Truly, make it very friendly, you don’t have to stop being friendly just because you’re speaking up. So, make it very friendly. And speak up. I always make sure I am filled with affinity for the other person when I’m speaking up about a touchy subject. That alone makes all the difference in the world to how the conversation turns out.

speaking up

I recently had a situation where the VP Global Legal & General Counsel of a major international corporation cancelled one of our programs because he didn’t like our license and didn’t see any hope of our coming to an agreement. I was told, “This was discussed with the CEO and senior leadership. The decision has been made and it’s final.”

He works in Boston, 3,000 miles away. I spoke up and managed to get a phone call scheduled directly with him. I did a little research on him ahead of time and discovered he’s been a successful trial attorney for over 30 years. Clearly not an easy guy to persuade to change his mind.

It would have been easy to be angry or outraged by what he did, to dislike him. But even before I met him, I deliberately looked for and found many things to like about him from his LinkedIn profile, and I approached the call with my mind solidly on the things I truly liked and admired about him.

He on the other hand, clearly did not feel the same way about me. 

When he got on the phone his first words were, “This is going to be a very short conversation, less than 5 minutes. Decision’s been made.”
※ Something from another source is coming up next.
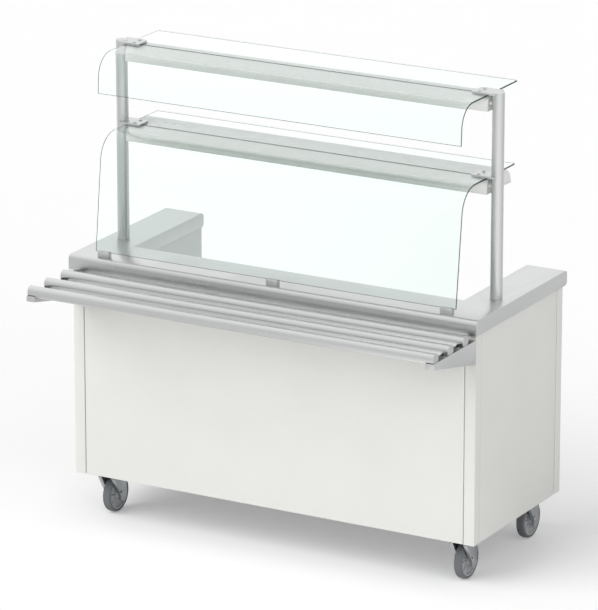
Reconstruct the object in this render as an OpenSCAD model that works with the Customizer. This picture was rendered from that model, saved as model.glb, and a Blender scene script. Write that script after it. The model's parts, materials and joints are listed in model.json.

We hung up 2 hours later. The conversation had gone so well, he was willing to keep talking and we had 2 more phone calls and came to a beautiful agreement, not to mention a surprisingly wonderful and lasting long-distance friendship.

At the end he said, “You really made this happen. You did not descend into anything adversarial.  I was surprised by how pleasant you are. You managed to keep it an open line. We listened and respected each other. I found myself wondering ‘Is it possible this problem could be solved?’ And we found a way! How great is that?!”

Then he paid me one of the highest compliments I’ve ever received. 

He said, “I wouldn’t say you’re aggressive, but you’re a force.” 

That’s what being causative is all about. Impactful communication without being adversarial or aggressive.

When the program was first canceled, 12 other people felt completely derailed by it and passionately shared my views, but they were afraid of “risking” their careers, so I was the only one who spoke up. 

I never want to be the only one

That’s why I coach others. 

I want everyone around me to find their voice, for you to find yours. 

Speak up!

Especially in those parts of your life where you don’t feel powerful, where you feel like you have not been being causative, about those topics where you feel like you’re at the mercy of the other person or the situation. Speak up!

I guarantee you that if you spend one day, the whole day, truly speaking up, magic will happen in your life and, at the end of that day, you'll fall asleep with a smile on your face. You’ll feel much more free, liberated even.


By the way, I still passionately adore Mrs. Zinn and feel immeasurable gratitude to her.  She introduced me to poetry and fanned a flame of love for it that burns fiercely in me.  My introduction to poetry at such a tender age was a true gift and I love her for it.